Serving Southern Jefferson County in the Great State of Montana

Guest Opinion: Why Do Politicians Lie?

We’ve all heard the quip, “how do you know when a politician is lying?” Answer: His lips are moving.

But there’s another obvious question that begs an obvious answer. WHY do politicians lie? Answer: Because they can.

The American media – or what could once be legitimately called the media – draws our attention every day to the lies they have caught their least-favored politicians saying. Often they are incredibly blatant. The furrowed brows on the left (CNN, MSNBC, and the major networks), were almost gleeful when they could trip up Trump in a self-serving fib. Carlson, Hannity, and other featured fellows on FOX News hold forth with an unending stream of reported fabrications and falsehoods, readily provided by a desperate president and his administration of race-baiters and pointy-headed socialists.

Here’s the rub. Almost all the politicians’ lies, left and right, have been accurately identified by these outfits. We should be shocked. We should be outraged. But we forget about them in an hour or a day, numbed by the sheer volume of fibbery that enters our weary brains. We figure, eh. They’re politicians. What more can we expect? Our officeholders protect themselves in a blanket of citizen cynicism that they themselves have woven. The blanket remains intact because our standards are so very low.

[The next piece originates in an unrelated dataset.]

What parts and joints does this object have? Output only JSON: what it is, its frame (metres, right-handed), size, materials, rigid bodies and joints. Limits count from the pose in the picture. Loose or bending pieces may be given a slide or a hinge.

We better think about this very carefully. Just how accepting of practiced, self-aggrandizing lying have we become – and what does it mean to the very soul of our country? Does truth – and truthful communication – really matter in this day and age?

Maybe Canadian psychologist Jordan Peterson answered that question best in a May ‘21 interview. “Whatever happens from telling the truth, it’s the best thing that can happen. It doesn’t really matter how it looks to you at the moment, or even across the years. It’s an article of faith in some sense.”

Peterson added this. “You know, our culture is predicated on the idea that truth in speech is of Devine significance. It’s the fundamental presupposition of our culture. If you believe that, then you act it out, and you take the consequences. You’re going to take the consequences one way or another you know. So you want the truth on your side? Or do you want to hide behind falsehoods?”

One thing seems clear to me. You cannot build trusting relationships on the basis of false communication. That’s equally true in friendships, in marriage, in business, or in politics. It seems to me when people communicate, there is a certain “covenant” relationship that exists, based on the assumption that the other person is telling you something that, to the best of their knowledge, is true.

It is more than bad faith when you intentionally break that covenant. Lying violates the other person and violates their rights. It’s morally and ethically equivalent to theft. When you fill a person’s mind with falsehood -- replacing the truth with a lie -- you are literally stealing from them. It is far worse than being held up at gunpoint by a road agent who takes your wallet. At least then, you know that a theft has just occurred. But when a person who you trust to be telling you the truth is in fact telling you lies, they are taking advantage of your trust and leaving you defenseless.

Why do politicians lie? Partly because we are drawn to lies. We love to have our ears tickled and we love to believe gossip. Secondly, in the political world, lying works. How does the saying go? “A lie travels halfway around the world before the truth has put its pants on.” This is true even when we know, intuitively that we were just lied to.

Yet tolerating habitual lying by your favorite politicians is identical to participating in it. Complain not when your moral blindness leads to you getting the very government you deserve.

Roger Koopman is a former small businessman, two-tern state legislator, and two-term public service commissioner. He lives in Bozeman, Montana.